Dort muss sich die sehr junge Frau nicht nur mit einem unbekannten Ehemann arrangieren, sondern auch mit einem völlig fremden Land und einem ihr ebenfalls fremden gesellschaftlichen Kreis innerhalb der deutschen Botschaftsangehörigen.

Und wie ihr hier gelingt, sich langsam zu entwickeln und dem Leben zu öffnen, die ihr von ihrem Vater gewaltsam eingebläuten Beschränkungen und Regeln abzulegen und zu überwinden, finde ich sehr schön und ergreifend beschrieben. Sie lernt, auch mit Hilfe ihres Mannes, eigene Entscheidungen zu treffen. Und auch die Liebe kommt irgendwann zu ihr …
Schlussendlich dann die Rückkehr in ein zerstörtes Deutschland und der mühsame Wiederaufbau. Natürlich ist das Leben von Elisabeth materiell durchaus sehr privilegiert und auch mit dem nicht unsympathischen Ehemann kann sie sich gut arrangieren und mit ihm auch sehr schlimme Zeiten gemeinsam durchstehen.

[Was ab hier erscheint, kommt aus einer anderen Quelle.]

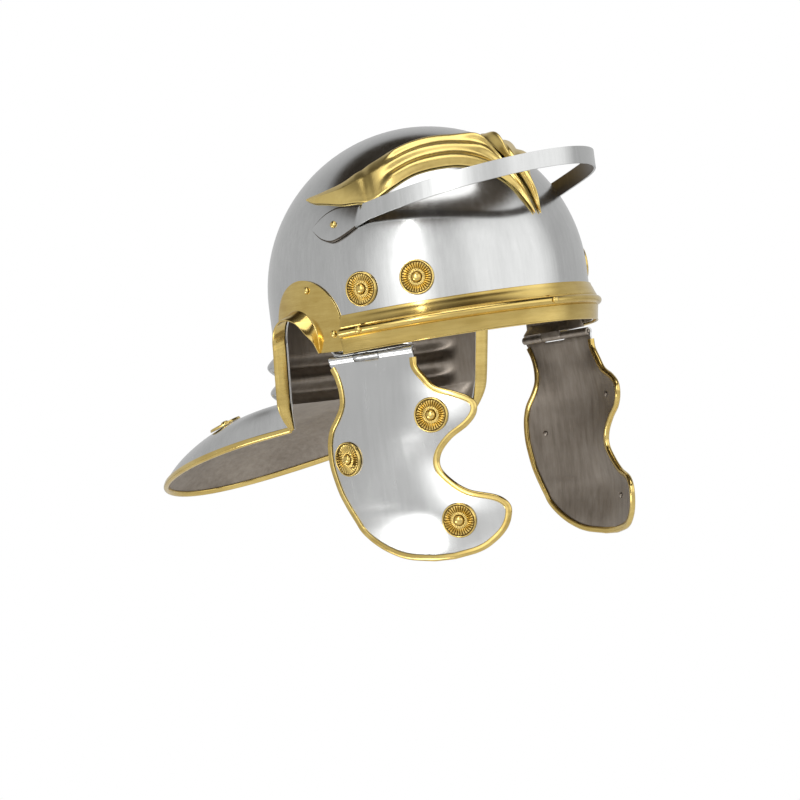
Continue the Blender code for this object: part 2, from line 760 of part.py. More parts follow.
def cheek_place(side, drop_share, column):
    """A point on the cheek piece by its share of the drop and across, with the normal there."""
    drop = CHEEK_DROP * drop_share
    for upper, lower in zip(CHEEK_ROWS, CHEEK_ROWS[1:]):
        if upper[0] <= drop_share <= lower[0]:
            share = (drop_share - upper[0]) / (lower[0] - upper[0])
            rear = lerp(upper[1], lower[1], share)
            front = lerp(upper[2], lower[2], share)
    ahead = HINGE_REAR_AHEAD + CHEEK_REACH * lerp(rear, front, column)
    step = ROSETTE_RADIUS / 2.0
    shift = step / (CHEEK_REACH * (front - rear))
    point = cheek_point(side, ahead, drop, column)
    forward = cheek_point(side, ahead + step, drop, column + shift)
    backward = cheek_point(side, ahead - step, drop, column - shift)
    down = cheek_point(side, ahead, drop + step, column)
    up = cheek_point(side, ahead, drop - step, column)
    normal = (forward - backward).cross(down - up).normalized()
    if normal.x * side < 0.0:
        normal.negate()
    return point, normal


def roll(side, share, start, turn_sign):
    """Points round the hinge axis, on the knuckle's outer skin."""
    axis = hinge_axis_point(side, share)
    outwards = hinge_outwards(side)
    points = []
    for step in range(KNUCKLE_STEPS + 1):
        turn = start + turn_sign * KNUCKLE_WRAP * step / KNUCKLE_STEPS
        points.append(axis + outwards * (KNUCKLE_RADIUS * math.cos(turn))
                      + Vector((0.0, 0.0, KNUCKLE_RADIUS * math.sin(turn))))
    return points


def make_cheek_plate(side, name, hinge):
    """The plate with its two rolled knuckles.  Returns its edge as points and normals."""
    builder = bmesh.new()
    grid = [[builder.verts.new(point) for point in row] for row in cheek_grid(side)]
    join_rows(builder, grid, flip=side > 0)
    first_gap, last_gap = (CHEEK_COLUMNS.index(share) for share in KNUCKLE_SPANS)
    for columns in (range(0, first_gap + 1), range(last_gap, len(CHEEK_COLUMNS))):
        rolled = []
        for column in columns:
            share = CHEEK_COLUMNS[column]
            if column == first_gap:
                share -= GAP / HINGE_LENGTH
            if column == last_gap:
                share += GAP / HINGE_LENGTH
            points = roll(side, share, 0.0, 1.0)
            rolled.append([grid[0][column]] + [builder.verts.new(point) for point in points])
        join_rows(builder, rolled, flip=side > 0)
    bmesh.ops.recalc_face_normals(builder, faces=builder.faces)
    builder.normal_update()
    if grid[len(grid) // 2][3].normal.x * side < 0.0:
        bmesh.ops.reverse_faces(builder, faces=builder.faces)
        builder.normal_update()
    rear = [row[0] for row in grid[CHEEK_TRIM_START:]]
    bottom = grid[-1][1:-1]
    front = [row[-1] for row in reversed(grid[CHEEK_TRIM_START:])]
    edge = [(vert.co.copy(), vert.normal.copy()) for vert in rear + bottom + front]
    add_object(f"cheek_plate_{name}", builder, STEEL, hinge, wall=STEEL_WALL)
    return edge


def make_hinge_leaf(side, name, helmet):
    """The leaf inside the bowl's wall and the middle knuckle that it is rolled into."""
    start, end = KNUCKLE_SPANS
    clearance = GAP / HINGE_LENGTH
    columns = []
    for step in range(LEAF_SPANS + 1):
        share = lerp(start + clearance, end - clearance, step / LEAF_SPANS)
        axis = hinge_axis_point(side, share)
        inwards = axis - hinge_outwards(side) * KNUCKLE_RADIUS
        foot = inwards + Vector((0.0, 0.0, LEAF_FOOT_RISE))
        ahead = -axis.y
        lift = -(STEEL_WALL + LEAF_WALL_GAP + STEEL_WALL)
        low = skin(side, ahead, LEAF_BEND_HEIGHT, lift)
        high = skin(side, ahead, LEAF_TOP_HEIGHT, lift)
        columns.append([high, low, foot] + roll(side, share, math.pi, 1.0))
    builder = sheet(columns)
    builder.verts.ensure_lookup_table()
    if builder.verts[0].normal.x * side > 0.0:
        bmesh.ops.reverse_faces(builder, faces=builder.faces)
    add_object(f"hinge_leaf_{name}", builder, STEEL, helmet, wall=STEEL_WALL)


def make_hinge_pin(side, name, helmet):
    proud = PIN_PROUD / HINGE_LENGTH
    start = hinge_axis_point(side, -proud)
    end = hinge_axis_point(side, 1.0 + proud)
    outwards = hinge_outwards(side)
    sections = []
    for centre in (start, end):
        ring = []
        for step in range(PIN_SIDES):
            turn = 2.0 * math.pi * step / PIN_SIDES
            ring.append(centre + outwards * (PIN_RADIUS * math.cos(turn))
                        + Vector((0.0, 0.0, PIN_RADIUS * math.sin(turn))))
        sections.append(ring)
    add_object(f"hinge_pin_{name}", sweep(sections), STEEL, helmet)


def turned(profile, radius, thickness, sides, point, normal):
    """A turned solid whose flat back faces the surface at a point, a small gap off it."""
    builder = bmesh.new()
    facing = normal.to_track_quat("Z", "Y").to_matrix().to_4x4()
    frame = Matrix.Translation(point + normal * FACET_GAP) @ facing
    rings = []
    for radius_share, height_share in profile:
        ring = []
        for step in range(sides):
            turn = 2.0 * math.pi * step / sides
            out = radius * radius_share
            ring.append(builder.verts.new((out * math.cos(turn), out * math.sin(turn),
                                           thickness * height_share)))
        rings.append(ring)
    join_rows(builder, rings, closed=True)
    builder.faces.new(list(reversed(rings[0])))
    builder.faces.new(rings[-1])
    bmesh.ops.recalc_face_normals(builder, faces=builder.faces)
    builder.transform(frame)
    return builder


def add_rosette(name, point, normal, carrier):
    builder = turned(ROSETTE_PROFILE, ROSETTE_RADIUS, ROSETTE_THICKNESS, ROSETTE_SIDES, point, normal)
    add_object(name, builder, BRASS, carrier)


def add_rivet(name, point, normal, carrier):
    builder = turned(RIVET_PROFILE, RIVET_RADIUS, RIVET_THICKNESS, RIVET_SIDES, point, normal)
    add_object(name, builder, BRASS, carrier)


def guard_place(side, around, out):
    """A point on the neck guard with its upward normal."""
    step = 0.03
    point = guard_point(around, out)
    along = guard_point(around + step, out) - guard_point(around - step, out)
    outward = guard_point(around, out + step) - guard_point(around, out - step)
    normal = along.cross(outward).normalized()
    if normal.z < 0.0:
        normal.negate()
    if side < 0:
        point = mirrored(point)
        normal = mirrored(normal)
    return point, normal


def fit_round_pieces(side, name, helmet, hinge):
    for place, (ahead_share, height) in BOWL_ROSETTES.items():
        point = skin(side, BOWL_HALF_LENGTH * ahead_share, height)
        add_rosette(f"rosette_{place}_{name}", point, skin_normal(point), helmet)
    point, normal = guard_place(side, GUARD_ROSETTE_AROUND, GUARD_ROSETTE_OUT)
    add_rosette(f"rosette_neck_{name}", point, normal, helmet)
    for place, (drop_share, column) in CHEEK_ROSETTES.items():
        point, normal = cheek_place(side, drop_share, column)
        add_rosette(f"rosette_cheek_{place}_{name}", point, normal, hinge)
    for place, (ahead, height) in EAR_GUARD_RIVETS.items():
        point = skin(side, ahead, height, FACET_GAP + BRASS_WALL)
        add_rivet(f"rivet_ear_{place}_{name}", point, skin_normal(point), helmet)
    tab_middle = TAB_TIP_AHEAD + TAB_LENGTH * TAB_RIVET_ALONG
    point = skin(side, tab_middle, TAB_CENTRE_HEIGHT, FACET_GAP + BAR_WALL)
    add_rivet(f"rivet_bar_{name}", point, skin_normal(point), helmet)
    point, normal = bead_place(side, BAND_RIVET_AHEAD)
    add_rivet(f"rivet_band_{name}", point, normal, helmet)


def bead_place(side, ahead):
    """A point on the crest of the band's bead, with its normal."""
    point = skin(side, ahead, band_rise(ahead), BEAD_CREST)
    return point, skin_normal(skin(side, ahead, 0.0))


def build():
    for item in list(bpy.data.objects):
        bpy.data.objects.remove(item)
    helmet = add_empty("helmet", place=(0.0, 0.0, -CROWN_INSIDE_HEIGHT))
    rim = make_bowl(helmet)
    add_object("neck_guard_trim", sweep(trim_sections(rim[1:-1])), BRASS, helmet)
    make_brow_band(helmet)
    make_brow_bar(helmet)
    for side, name in ((-1.0, "right"), (1.0, "left")):
        middle = hinge_axis_point(side, 0.5)
        hinge = add_empty(f"cheek_hinge_{name}", parent=helmet, place=middle)
        make_ear_guard(side, name, helmet)
        make_eyebrow(side, name, helmet)
        edge = make_cheek_plate(side, name, hinge)
        add_object(f"cheek_trim_{name}", sweep(trim_sections(edge, -side)), BRASS, hinge)
        make_hinge_leaf(side, name, helmet)
        make_hinge_pin(side, name, helmet)
        fit_round_pieces(side, name, helmet, hinge)
    across = FRONT_RIVET_ACROSS / BOWL_HALF_WIDTH
    point, normal = bead_place(-1.0, BOWL_HALF_LENGTH * math.sqrt(1.0 - across * across))
    add_rivet("rivet_band_front", point, normal, helmet)


build()
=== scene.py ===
"""Looks of a roman legionary helmet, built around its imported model.

Heights are measured from the bead of the brow band until a piece is placed.
The helmet faces -Y, with the wearer's right at -X.
"""
import math

import bmesh
import bpy
from mathutils import Matrix, Vector


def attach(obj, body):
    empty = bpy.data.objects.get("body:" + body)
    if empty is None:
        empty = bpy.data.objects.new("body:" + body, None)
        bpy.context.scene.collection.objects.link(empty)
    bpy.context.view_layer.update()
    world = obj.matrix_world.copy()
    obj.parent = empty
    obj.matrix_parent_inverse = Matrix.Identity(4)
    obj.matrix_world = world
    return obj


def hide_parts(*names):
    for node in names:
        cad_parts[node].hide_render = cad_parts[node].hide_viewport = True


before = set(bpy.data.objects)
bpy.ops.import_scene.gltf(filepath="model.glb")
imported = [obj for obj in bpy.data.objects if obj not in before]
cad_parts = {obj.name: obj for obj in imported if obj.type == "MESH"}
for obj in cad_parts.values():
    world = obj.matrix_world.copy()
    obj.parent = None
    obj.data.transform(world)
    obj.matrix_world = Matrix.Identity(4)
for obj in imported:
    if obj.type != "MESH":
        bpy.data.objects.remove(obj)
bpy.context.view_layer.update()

# Bowl, ear openings, nape and neck guard.
BOWL_HALF_WIDTH = 0.103
BOWL_HALF_LENGTH = 0.118
BOWL_RISE = 0.111
EQUATOR_HEIGHT = 0.025
STEEL_WALL = 0.0012
FRONT_RIM_HEIGHT = -0.013
EAR_CENTRE_AHEAD = -0.027
EAR_RADIUS = 0.021
EAR_SPRING_HEIGHT = -0.0035
NAPE_BOTTOM_HEIGHT = -0.042
NAPE_EDGE_SLANT = 0.0055
RIDGE_HEIGHTS = (-0.0165, -0.0345)
RIDGE_HALF_WIDTH = 0.0085
RIDGE_DEPTH = 0.0065
RIDGE_ROUNDNESS = 0.8
RIDGE_STARTS_AT = 0.09
RIDGE_FULL_AT = 0.26
GUARD_HALF_WIDTH = 0.097
GUARD_LENGTH = 0.1445
GUARD_CORNER_ANGLE = math.radians(-25.0)
GUARD_CORNER_HEIGHT = -0.0615
GUARD_SLOPE = 0.10
GUARD_DIP = 0.015
GUARD_SWELL = 2.8
GUARD_TURN = 0.70
GUARD_SWELL_FULL = 0.25
FRONT_COLUMNS = 56
EAR_COLUMNS = 40
REAR_COLUMNS = 72
WALL_ROWS = 6
DOME_ROWS = 34
SKIRT_ROWS = 4
NAPE_ROWS = 36
GUARD_ROWS = 40
GUARD_ROW_CROWDING = 1.3

# Rounded edges of the sheets.
EDGE_ROUNDING = 0.0002
BOWL_EDGE_ROUNDING = 0.0003
BAR_EDGE_ROUNDING = 0.0004
ROUNDED_FROM_ANGLE = math.radians(50.0)

# Brass sheet and trims.
BRASS_WALL = 0.0009
FACET_GAP = 0.00045
TRIM_WALL = 0.0005
TRIM_HALF_THICKNESS = 0.0019
TRIM_REACH = 0.0017
TRIM_LAP = 0.0027
TRIM_GAP = 0.00025
TRIM_LIP = ((1.0, 0.0), (0.85, 0.0003), (0.5, 0.0005))
TRIM_NOSE_STEPS = 10
TRIM_NOSE_ROOT = 0.05
TRIM_NOSE_FULLNESS = 0.98

# Brow band.
BAND_TOP_HEIGHT = 0.012
BAND_BOTTOM_HEIGHT = -0.0136
BAND_SLOPE = 0.036
BAND_LEVEL_AHEAD = 0.080
BAND_STAND_OFF = 0.0044
BAND_FOOT_LIFT = 0.0030
BAND_TOP_CLEARANCE = 0.0003
BAND_TOP_FOLD = 0.0012
BAND_TOP_SWELL = 0.0002
BAND_SWELL_START = 0.0016
BAND_FOOT_CURL = 0.00045
BAND_COLUMNS = 90
BAND_END_CLEARANCE = math.radians(0.3)
BEAD_RADIUS = 0.0030
BEAD_CREST = 0.0073
BEAD_SHOULDER = 0.0008
BEAD_SINK = 0.0004
BEAD_STEPS = 14
FINE_STEP = 0.0001
BAND_END_AHEAD = 0.0173

# Ear guards.
EAR_PLATE_CENTRE_AHEAD = -0.019
EAR_PLATE_CENTRE_HEIGHT = 0.003
EAR_PLATE_HALF_LENGTH = 0.036
EAR_PLATE_HALF_HEIGHT = 0.0345
EAR_PLATE_BOTTOM_HEIGHT = -0.014
FLANGE_WIDTH = 0.0117
FLANGE_DROOP = 0.0090
FLANGE_BEND = 0.0016
BEND_SHARE_OF_FLANGE = 0.45
BEND_SHARE_OF_PLATE = 0.9
BEND_STEPS = 5
FLANGE_SHARES = (0.35, 0.7, 1.0)
PLATE_STEPS = 7
PLATE_FRONT_COLUMNS = 10
PLATE_ARCH_COLUMNS = 48
STRIP_START = 0.35
STRIP_WIDTH = 0.78
STRIP_FOOT_WIDTH = 0.12
STRIP_SPAN = 1.0 / 12.0
STRIP_TAPER_START = 0.50
STRIP_LIFT = 0.0010
STRIP_LIFT_START = 0.35
STRIP_LIFT_END = 0.60

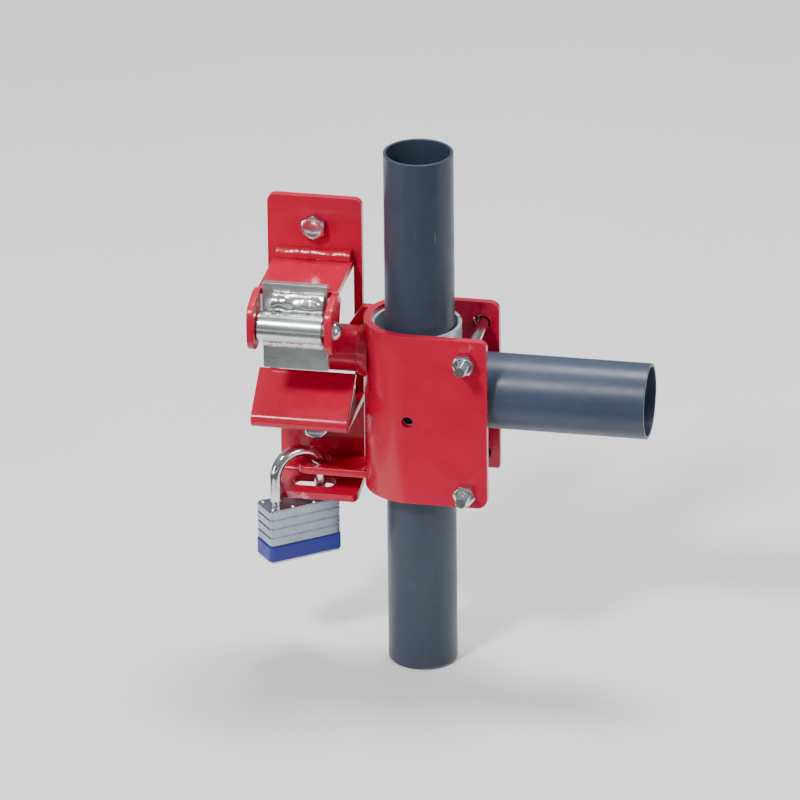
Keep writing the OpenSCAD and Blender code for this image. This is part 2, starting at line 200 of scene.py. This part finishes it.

Die Auflösung um seine Lebensgeschichte hätte es nicht unbedingt gebraucht, der Leser weiß lange vorher schon ungefähr Bescheid.

Mir hat das Buch unglaublich gut gefallen, ich habe wieder Details und Facetten der deutschen Geschichte näher kennen gelernt, die ich bestenfalls als angelerntes Schulwissen im Kopf hatte und wo es der Autorin gelingt, Leben durch ihre Figuren hineinzubringen. Gerade die langsame Gleichschaltung innerhalb der Botschaft, die Situation der deutschen Emigranten in Asien und der komplizierten Beziehungen und wechselnden Allianzen zwischen den Ländern während des 2. Weltkrieges wurden toll beschrieben.
Ich fand es sehr spannend und habe das Buch innerhalb zweier Abende weggelesen, weil ich unbedingt wissen wollte, wie es weitergeht.

Eine unbedingte Empfehlung als Liebesgeschichte mit sehr fundiertem historischen Hintergrund.